Ergodic results and bounds on the optimal value in subgradient optimization

Paper in proceeding, 1996

Subgradient methods are popular tools for nonsmooth, convex minimization, especially in the context of Lagrangean relaxation; their simplicity has been a main contribution to their success. As a consequence of the nonsmoothness, it is not straightforward to monitor the progress of a subgradient method in terms of the approximate fulfilment of optimality conditions, since the subgradients used in the method will, in general, not accumulate to subgradients that verify optimality of a solution obtained in the limit. Further, certain supplementary information, such as convergent estimates of Lagrange multipliers, is not directly available in subgradient schemes. As a means for overcoming these weaknesses of subgradient optimization methods, we introduce the computation of an ergodic (averaged) sequence of subgradients.

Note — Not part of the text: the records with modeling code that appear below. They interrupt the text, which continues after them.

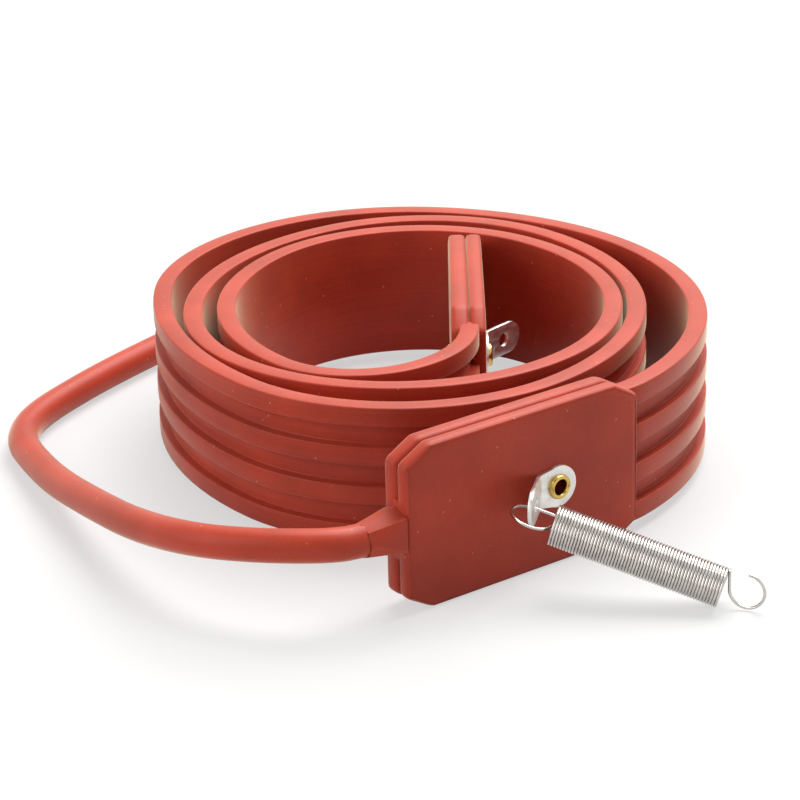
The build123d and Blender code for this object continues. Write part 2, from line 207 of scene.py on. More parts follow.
def pick(obj):
    """Select one object alone and make it active."""
    deselect_all()
    bpy.context.view_layer.objects.active = obj
    obj.select_set(True)


def edit(obj):
    """Edit one object alone, with all of its mesh selected."""
    pick(obj)
    bpy.ops.object.mode_set(mode="EDIT")
    bpy.ops.mesh.select_mode(type="VERT")
    bpy.ops.mesh.select_all(action="SELECT")


def leave_edit():
    """Back to object mode."""
    bpy.ops.object.mode_set(mode="OBJECT")


def settle(obj):
    """Apply the object's place, so that its origin is the frame's."""
    pick(obj)
    bpy.ops.object.transform_apply(location=True, rotation=True, scale=True)


def apply_modifier(obj, kind, **settings):
    """Add a modifier with its settings and apply it."""
    pick(obj)
    modifier = obj.modifiers.new(kind.title(), kind)
    for name, value in settings.items():
        setattr(modifier, name, value)
    bpy.ops.object.modifier_apply(modifier=modifier.name)


def smooth(obj, degrees=35.0):
    """Smooth shading that keeps the edges sharper than an angle."""
    pick(obj)
    bpy.ops.object.shade_smooth_by_angle(angle=math.radians(degrees))


def draw_outline(points, name):
    """Closed wire through points, drawn vertex by vertex; it is left in edit mode with all selected."""
    deselect_all()
    start = Vector(points[0])
    bpy.ops.mesh.primitive_plane_add(size=MM, location=start)
    obj = bpy.context.object
    obj.name = name
    settle(obj)
    edit(obj)
    bpy.ops.mesh.merge(type="CENTER")
    place = start
    for point in points[1:]:
        step = Vector(point) - place
        bpy.ops.mesh.extrude_vertices_move(TRANSFORM_OT_translate={"value": step})
        place = Vector(point)
    bpy.ops.mesh.extrude_vertices_move(TRANSFORM_OT_translate={"value": start - place})
    bpy.ops.mesh.select_all(action="SELECT")
    bpy.ops.mesh.remove_doubles(threshold=TOUCH)
    return obj


def select_edges(obj, test):
    """In edit mode, select the edges whose two ends pass a test on their places."""
    bpy.ops.mesh.select_all(action="DESELECT")
    bpy.ops.object.mode_set(mode="OBJECT")
    mesh = obj.data
    for edge in mesh.edges:
        first, second = (mesh.vertices[index].co for index in edge.vertices)
        edge.select = test(first, second)
    bpy.ops.object.mode_set(mode="EDIT")
    bpy.ops.mesh.select_mode(type="EDGE")


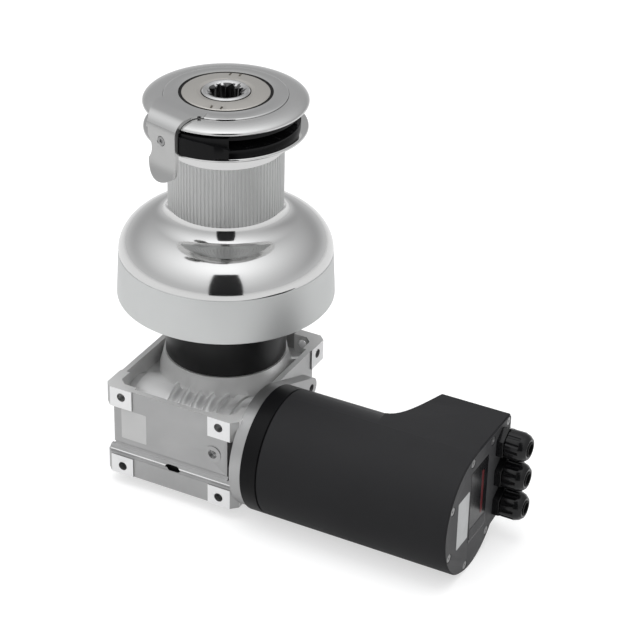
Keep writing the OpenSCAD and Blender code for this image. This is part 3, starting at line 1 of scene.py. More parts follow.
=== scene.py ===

Specifically, we consider a nonsmooth, convex program solved by a conditional subgradient optimization scheme (of which the traditional sub gradient optimization method is a special case) with divergent series step lengths, which generates a sequence of iterates that converges to an optimal solution. We show that the elements of the ergodic sequence of subgradients in the limit fulfill the optimality conditions at this optimal solution. Further, we use the convergence properties of the ergodic sequence of subgradients to establish convergence of an ergodic sequence of Lagrange multipliers. Finally, some potential applications of these ergodic results are briefly discussed.